The word and the reality of the Church have fallen into discredit. And so, it is thought, even a permanent continuing reform will not seem to change anything.

Or perhaps, the problem is that up till now, we have not found out what kind of reform could make the Church into a company that is truly worth living in.

Let us ask above all: Why is the Church looked on with such disfavor by so many persons, even among believers, even among those who, up till yesterday, one could count as among the most faithful, or who despite suffering, still are faith in some way today?

The reasons are very diverse, sometimes even contradictory, depending on the positions taken. Some suffer because the Church has adapted too much to the parameters of today’s world. Others are annoyed because they consider it still too alienated from the world.

For the most part, the discontent with respect to the Church starts with the fact that it seems to be an institution like so many others, and as such, it is seen to limit one’s personal freedom. The thirst for freedom is the form which today expresses the desire for liberation, the perception of not being free, of being alienated.

Invoking freedom expresses an aspiration to an existence that is not limited by what is given - which would hinder my full personal development by presenting me from the outside with the road that I should follow.
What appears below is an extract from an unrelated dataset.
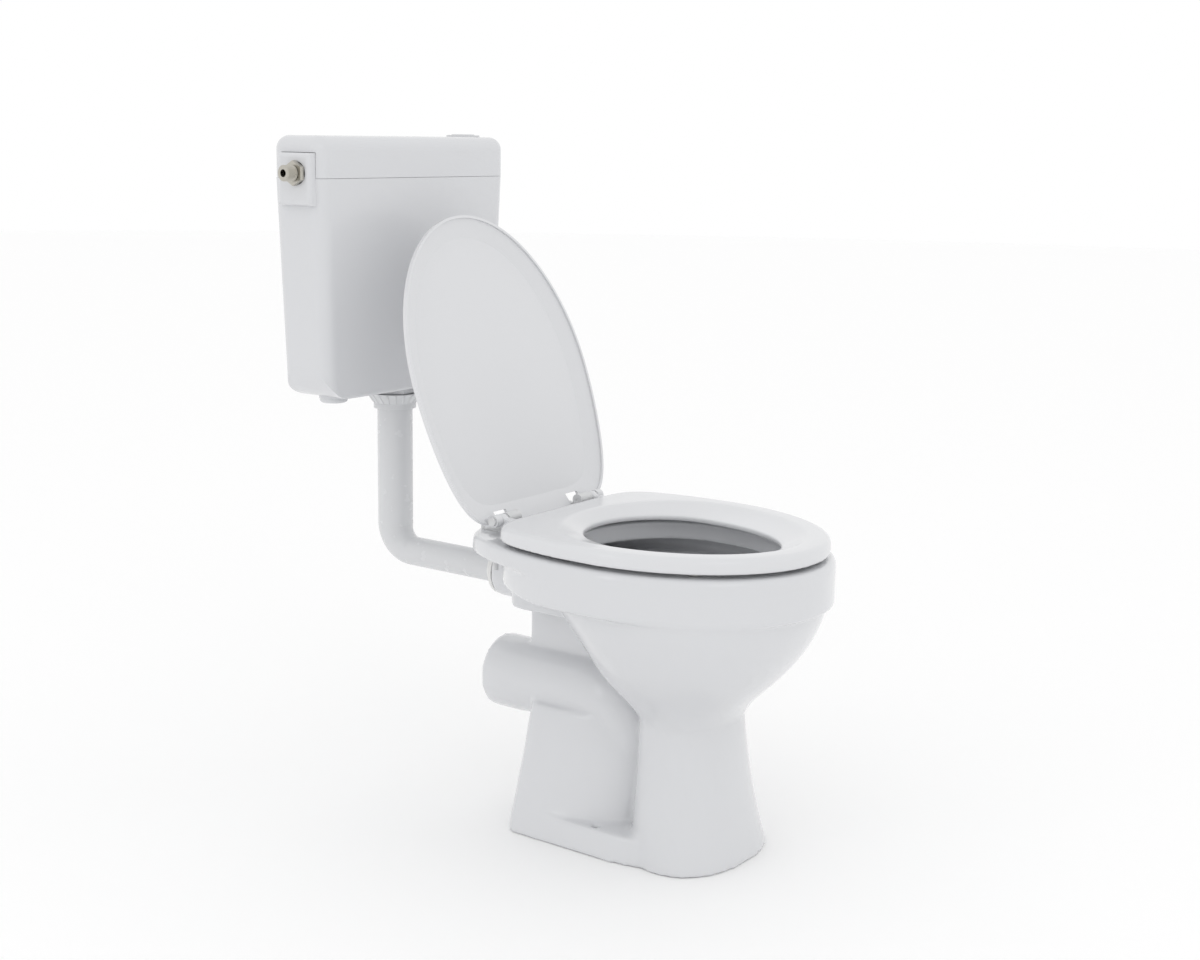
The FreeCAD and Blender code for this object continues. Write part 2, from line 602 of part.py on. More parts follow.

But everywhere, one comes across barriers and street blocks of this type that bring us to a halt and prevent us from going farther. Thus, any barriers which the Church raises are seen as doubly heavy, because they penetrate into our most personal and intimate sphere.

But the norms of the Church are far more than traffic rules aimed at minimizing confrontations during human coexistence. These rules have to do with my interior course - they tell me how I should interpret and configure my freedom. These rules require that I make decisions that cannot always be taken without the pain of renouncing something.

But do they not perhaps mean to deny us the best fruits in the garden? Is it not true that the constraints of so many commandments and prohibitions do bar the way to an open horizon? And does all this not hinder thought as well as will from greatness? Should not liberation consist in getting out from such spiritual guidance?

And is not the one true reform perhaps to reject all such rules? Well, then, what would remain of this ‘company’?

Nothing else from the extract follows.